→ Given request
Copy out the lines that include the word "frame".

→ Material

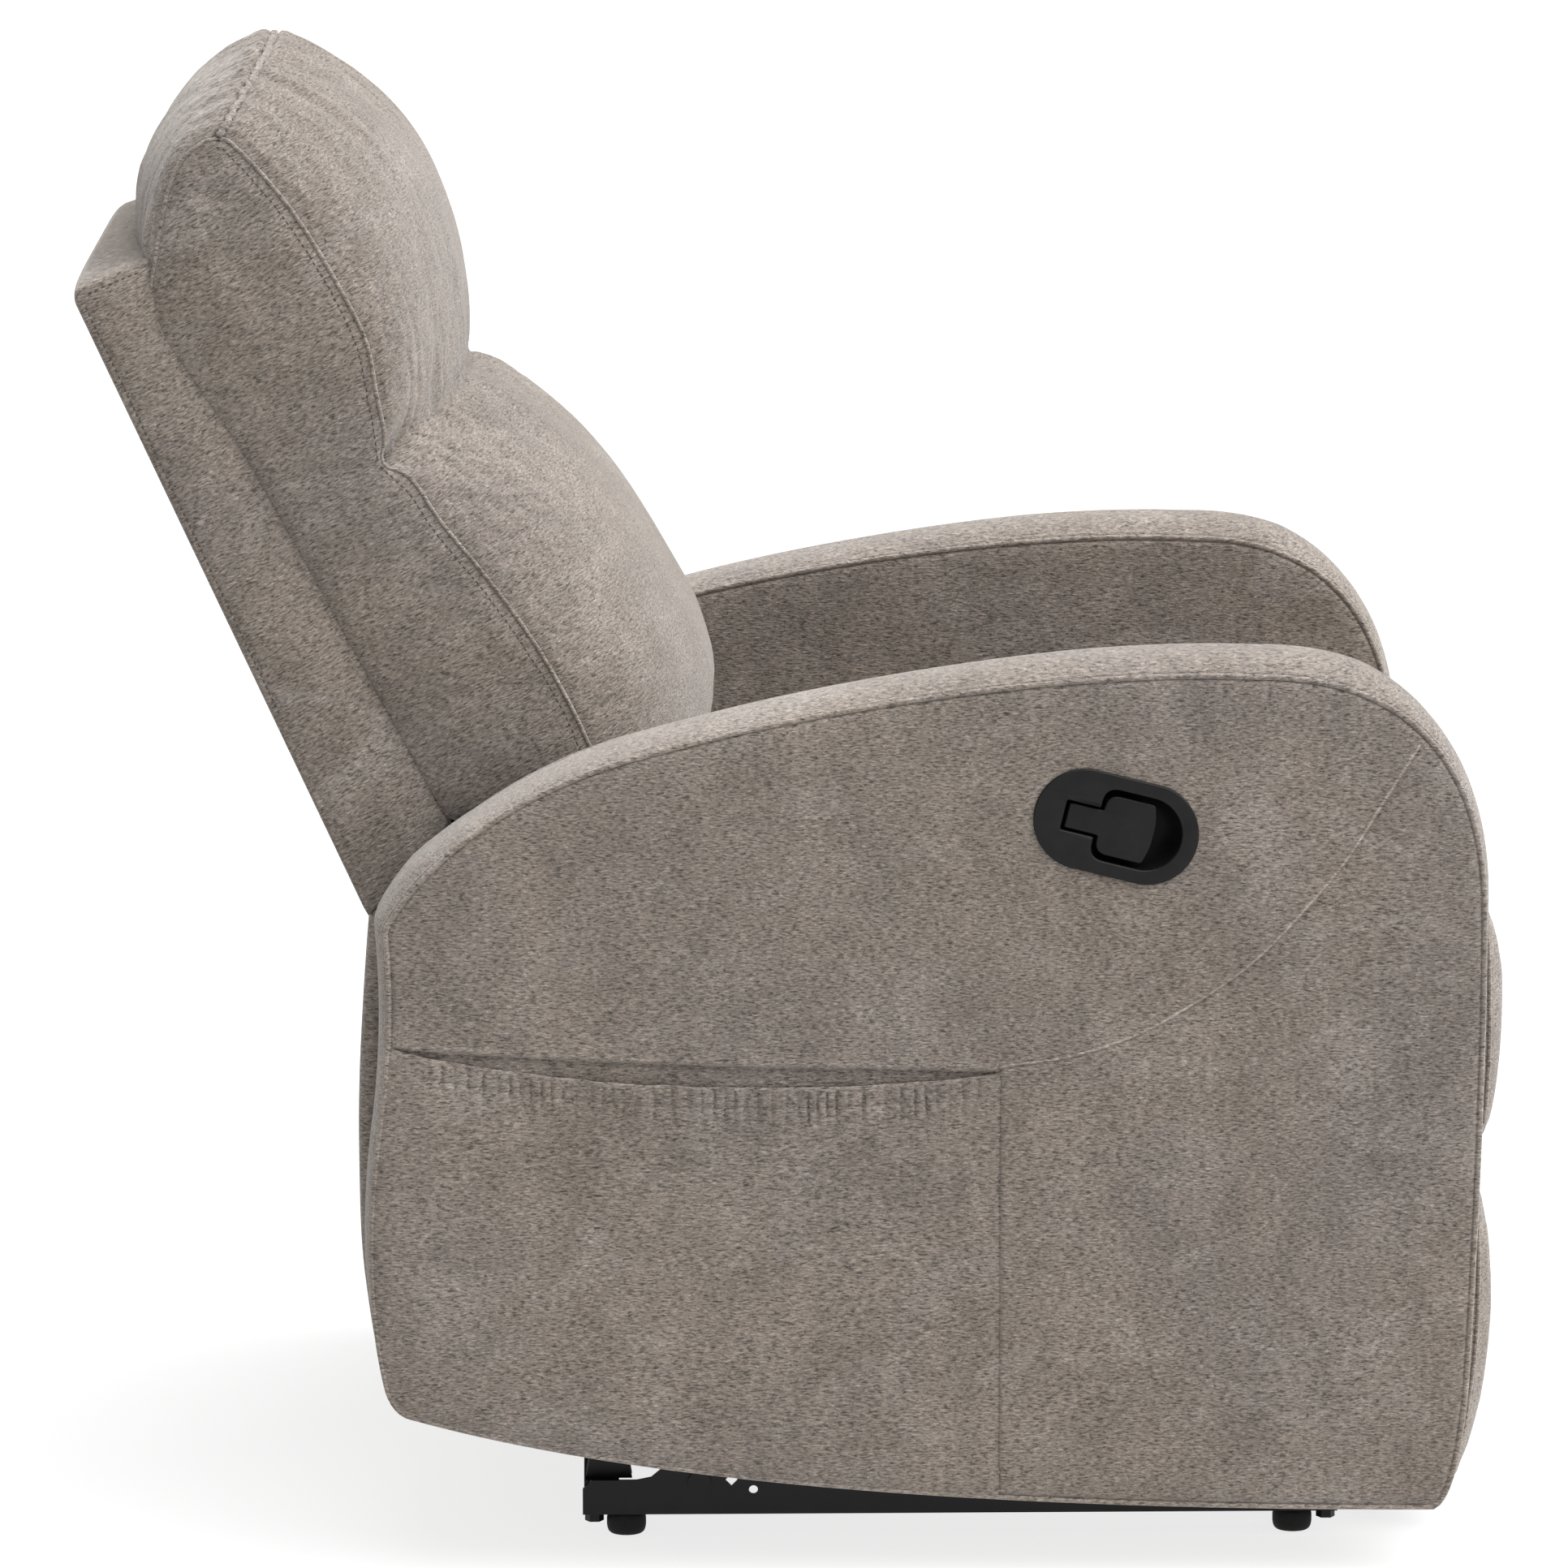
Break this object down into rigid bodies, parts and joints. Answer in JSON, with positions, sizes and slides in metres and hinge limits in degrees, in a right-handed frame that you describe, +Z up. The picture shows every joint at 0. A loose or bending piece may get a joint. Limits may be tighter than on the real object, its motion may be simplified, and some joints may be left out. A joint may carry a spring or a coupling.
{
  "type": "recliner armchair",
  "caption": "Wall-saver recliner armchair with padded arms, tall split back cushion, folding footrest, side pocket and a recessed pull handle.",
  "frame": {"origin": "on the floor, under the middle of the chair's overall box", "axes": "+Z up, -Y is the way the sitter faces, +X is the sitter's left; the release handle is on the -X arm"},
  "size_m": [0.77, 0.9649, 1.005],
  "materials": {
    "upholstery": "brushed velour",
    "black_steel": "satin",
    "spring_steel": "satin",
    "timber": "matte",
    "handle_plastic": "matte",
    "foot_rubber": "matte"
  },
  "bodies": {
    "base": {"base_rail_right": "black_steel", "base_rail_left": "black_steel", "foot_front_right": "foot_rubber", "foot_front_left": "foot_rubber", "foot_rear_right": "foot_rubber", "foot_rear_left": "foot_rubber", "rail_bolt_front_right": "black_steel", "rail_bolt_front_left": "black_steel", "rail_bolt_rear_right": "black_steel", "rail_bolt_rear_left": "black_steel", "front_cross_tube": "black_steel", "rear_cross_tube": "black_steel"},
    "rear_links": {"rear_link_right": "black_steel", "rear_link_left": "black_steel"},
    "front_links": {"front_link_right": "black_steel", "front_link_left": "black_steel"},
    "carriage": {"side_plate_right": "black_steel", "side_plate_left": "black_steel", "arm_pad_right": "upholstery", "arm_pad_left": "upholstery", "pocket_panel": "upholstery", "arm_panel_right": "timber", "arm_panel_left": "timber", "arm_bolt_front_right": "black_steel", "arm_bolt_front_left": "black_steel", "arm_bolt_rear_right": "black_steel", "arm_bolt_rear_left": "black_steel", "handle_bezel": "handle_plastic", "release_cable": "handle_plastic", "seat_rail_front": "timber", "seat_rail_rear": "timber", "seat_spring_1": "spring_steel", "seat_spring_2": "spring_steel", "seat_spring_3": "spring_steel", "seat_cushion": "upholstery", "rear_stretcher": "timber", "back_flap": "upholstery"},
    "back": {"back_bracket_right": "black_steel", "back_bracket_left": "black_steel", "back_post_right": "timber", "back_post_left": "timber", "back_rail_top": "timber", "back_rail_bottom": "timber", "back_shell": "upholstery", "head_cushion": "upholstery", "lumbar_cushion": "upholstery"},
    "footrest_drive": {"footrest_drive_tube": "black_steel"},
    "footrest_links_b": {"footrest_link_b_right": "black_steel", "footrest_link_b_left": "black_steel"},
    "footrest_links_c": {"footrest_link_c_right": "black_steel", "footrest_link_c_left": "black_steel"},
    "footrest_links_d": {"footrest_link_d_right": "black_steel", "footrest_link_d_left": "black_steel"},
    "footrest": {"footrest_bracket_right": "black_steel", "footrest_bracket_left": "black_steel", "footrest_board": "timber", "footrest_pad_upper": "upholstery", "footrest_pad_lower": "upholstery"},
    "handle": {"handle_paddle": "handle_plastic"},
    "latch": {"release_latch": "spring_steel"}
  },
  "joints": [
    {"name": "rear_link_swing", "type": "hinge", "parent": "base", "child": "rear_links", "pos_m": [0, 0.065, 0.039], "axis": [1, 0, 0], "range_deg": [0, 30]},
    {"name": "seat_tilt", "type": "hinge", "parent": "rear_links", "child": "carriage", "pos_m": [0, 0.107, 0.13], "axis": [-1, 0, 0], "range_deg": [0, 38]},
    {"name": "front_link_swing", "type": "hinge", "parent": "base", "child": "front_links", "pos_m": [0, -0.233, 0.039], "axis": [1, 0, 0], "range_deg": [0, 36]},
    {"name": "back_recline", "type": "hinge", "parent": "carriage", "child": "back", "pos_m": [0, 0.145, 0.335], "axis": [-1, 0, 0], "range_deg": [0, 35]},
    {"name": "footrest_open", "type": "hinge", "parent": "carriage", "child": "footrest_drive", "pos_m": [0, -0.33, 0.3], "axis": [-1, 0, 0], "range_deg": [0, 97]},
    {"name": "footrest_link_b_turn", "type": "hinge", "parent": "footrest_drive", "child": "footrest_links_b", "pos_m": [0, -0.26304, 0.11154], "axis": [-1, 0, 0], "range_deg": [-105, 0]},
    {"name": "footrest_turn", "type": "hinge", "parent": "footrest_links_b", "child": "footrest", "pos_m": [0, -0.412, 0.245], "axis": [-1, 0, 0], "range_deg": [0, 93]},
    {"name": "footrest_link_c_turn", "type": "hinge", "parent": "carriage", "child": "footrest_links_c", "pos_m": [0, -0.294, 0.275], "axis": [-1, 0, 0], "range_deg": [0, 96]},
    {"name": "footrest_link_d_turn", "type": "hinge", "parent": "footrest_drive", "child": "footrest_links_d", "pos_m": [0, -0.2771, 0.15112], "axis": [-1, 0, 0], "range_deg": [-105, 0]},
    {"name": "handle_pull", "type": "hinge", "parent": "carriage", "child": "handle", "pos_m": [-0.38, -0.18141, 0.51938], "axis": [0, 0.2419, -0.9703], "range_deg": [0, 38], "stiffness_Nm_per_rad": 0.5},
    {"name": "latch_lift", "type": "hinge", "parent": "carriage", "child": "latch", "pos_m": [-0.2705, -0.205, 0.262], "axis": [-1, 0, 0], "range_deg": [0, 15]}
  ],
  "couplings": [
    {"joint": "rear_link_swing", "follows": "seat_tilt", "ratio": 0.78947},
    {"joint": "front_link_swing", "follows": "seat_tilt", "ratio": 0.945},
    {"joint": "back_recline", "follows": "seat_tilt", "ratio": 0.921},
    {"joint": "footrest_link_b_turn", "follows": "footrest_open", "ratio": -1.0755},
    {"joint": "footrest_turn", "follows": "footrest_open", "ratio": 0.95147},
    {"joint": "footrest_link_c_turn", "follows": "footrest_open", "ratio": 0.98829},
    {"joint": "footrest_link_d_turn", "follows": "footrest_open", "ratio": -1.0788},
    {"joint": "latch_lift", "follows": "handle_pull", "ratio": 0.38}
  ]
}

→ Answer to this task
Break this object down into rigid bodies, parts and joints. Answer in JSON, with positions, sizes and slides in metres and hinge limits in degrees, in a right-handed frame that you describe, +Z up. The picture shows every joint at 0. A loose or bending piece may get a joint. Limits may be tighter than on the real object, its motion may be simplified, and some joints may be left out. A joint may carry a spring or a coupling.
  "frame": {"origin": "on the floor, under the middle of the chair's overall box", "axes": "+Z up, -Y is the way the sitter faces, +X is the sitter's left; the release handle is on the -X arm"},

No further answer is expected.